Parker Smith, sitting beside me, was on his feet in an instant; but what he said seemed to me rather an indistinct echo of what his brother C. S. Smith (formerly Consul at Zanzibar) thinks of Zanzibar slavery.

I rose, a trifle after he finished; but the veteran, “TommyBowles, was ahead of me, and what he said was fatal to the repose, and concentration, of mind necessary for a speech. He speaks excellently, and delivers good, solid matter. My surprise at his power, and my interest in what he said, was so great, that I could not continue the silent evolution of thought in which I should have engaged, had he been less interesting and informing; and here I ought to say, that I do not join with some in their dislike of him. He is not a man to be despised. [479] As a public speaker, he comes very near in ability to Chamberlain, who is, without doubt, the best debater in the House. Given the fitting subject, suited to his manner, Mr. Bowles would certainly prove that my opinion of him as a Parliamentary debater is correct. He is quite cool, uses good language, and handles his arguments with skill. Then, again, there is no oddity or awkwardness of bearing, to neutralize the effect of his words. As I supposed he was drawing to a close, I resolutely collected my straying thoughts, and excluded what he was saying out of my mind; and, as he was sitting down, I stood up, and Mr. Lowther called out “Mr. Stanley” in a firm, clear voice.

It is not a pleasant feeling to look down from the third row upon an intelligent and critical Opposition, who, you feel, are going to pay more attention to the manner than the matter of your speech. The reporters and editorial Members, in remarking upon how I spoke, gave free rein to their fancies. “Tay-pay,” as you must have seen in the pink “Sun” I sent you, has excelled all the rest in his imaginative description of my deportment. You will wonder, perhaps, when I say that the picture of me, which he gives, is far from representing my inwardness. All my fellow-members have a remarkable gift of easy verbosity. There is a small kernel of fact in almost every sentence they deliver, but it is often indistinguishable, through the vast verbiage.
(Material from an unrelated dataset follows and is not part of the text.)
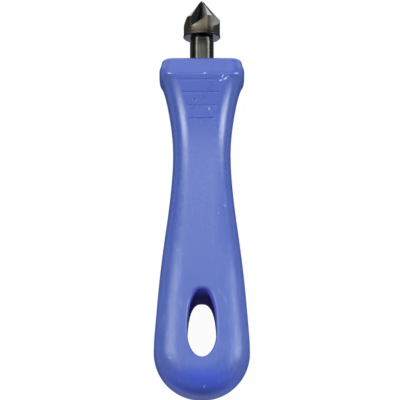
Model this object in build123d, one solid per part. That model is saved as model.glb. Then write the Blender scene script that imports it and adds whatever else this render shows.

The veriest trifle of commonplace fact is folded round and round with tissue after tissue of superfluity. If a Member wished to say that he had seen a rat, he seems to be unable to declare the fact nakedly, but must hedge it about with so many deprecatory words that you are apt to lose sight of the substance. He says: “I venture to say, with the permission of the House, that unless my visual organs deceive me, and the House will bear me out when I say that my powers of ocular perception are not of the most inferior kind, that,” etc., etc.

To nervous people, this verbiage serves as a shelter, until they can catch the idea they are groping for. I wanted some such shelter badly, for it requires a strong effort to marshal out your ideas and facts, so that there shall be no awkward break in the speech. Gladstone used to shelter to excess; he [480] circumvented, to a weary length; and often required more than one sentence before he could muster courage to approach the fact.

Well! I have not got the art! First, I have not the patience; and, then, again, I disdain the use of the art, on principle. I want to say what I have to say, right out, and be done with it,--which does not tend to elegance.

Considering these, my Parliamentary imperfections, my facts rolled out without being over-detached. Some say I spoke rapidly. They are wrong. I spoke at the ordinary rate of public speech, and distinctly. By the kindness of the House, I was made to feel that I was not saying anything foolish or silly. That was the main point, and inspired me with just enough confidence to prevent an ignominious breakdown. I sat down with the feelings of one who had made a deep dive, and came up just in time to relieve the straining lungs. Members all said that I had done well. I was congratulated right and left. Well, honestly, I did not know whether I was doing well or ill! I had a few sentiments to utter, and I felt relieved that they were not botched.

In the afternoon, Parker Smith got up, and remarked that, in what I said, I had been “trading on my reputation.” Fancy a young fellow, sitting next to you, getting up and saying such a thing,--and he a veteran Parliamentarian! I chose my time, and got up to say that I was wholly unaware of having uttered a word calling for such a remark; and I begged the honourable gentleman not to make any more such!

Yesterday, however, I did not make a brilliant figure. Ashmead-Bartlett, a truly busy bee, asked a question in regard to the hanging of Stokes, an English trader in East Africa. I, not wishing that the House should express too great an indignation, got up a question which, while it did justice to poor Stokes's merits, showed how rash and misguided he had been in consorting with Kibonge, the murderer of Emin Pasha, and supplying him with arms. But the question was too long, and the Speaker checked me when I was near the end of it.

I have not been clear of a headache all this week. The atmosphere in the House, during this great heat, is simply poisonous. I do not wonder, now, at the pasty, House-of-Commons complexion; four hundred people breathing for [481] ten or eleven hours the air of one room must vitiate it. Then my late hours, 2 and 3 A. M., simply torture me. One night, I was relieved by Labouchere pairing with me; and so got home by midnight, and slept six hours. On all other nights, I have not been able to obtain more than four hours sleep.

Yesterday, I paired with Labouchere, for the rest of the Session from to-night; so I shall lie in bed all day to-morrow, to rest; and, after finishing some private work, shall depart on my holiday.

Thus ends this Journal of Stanley's first week in Parliament.

1 Now Sir Charles Darling, Judge in the King's Bench Division.

2 See “The legend of Kintu ” in My Dark Companions (by Stanley).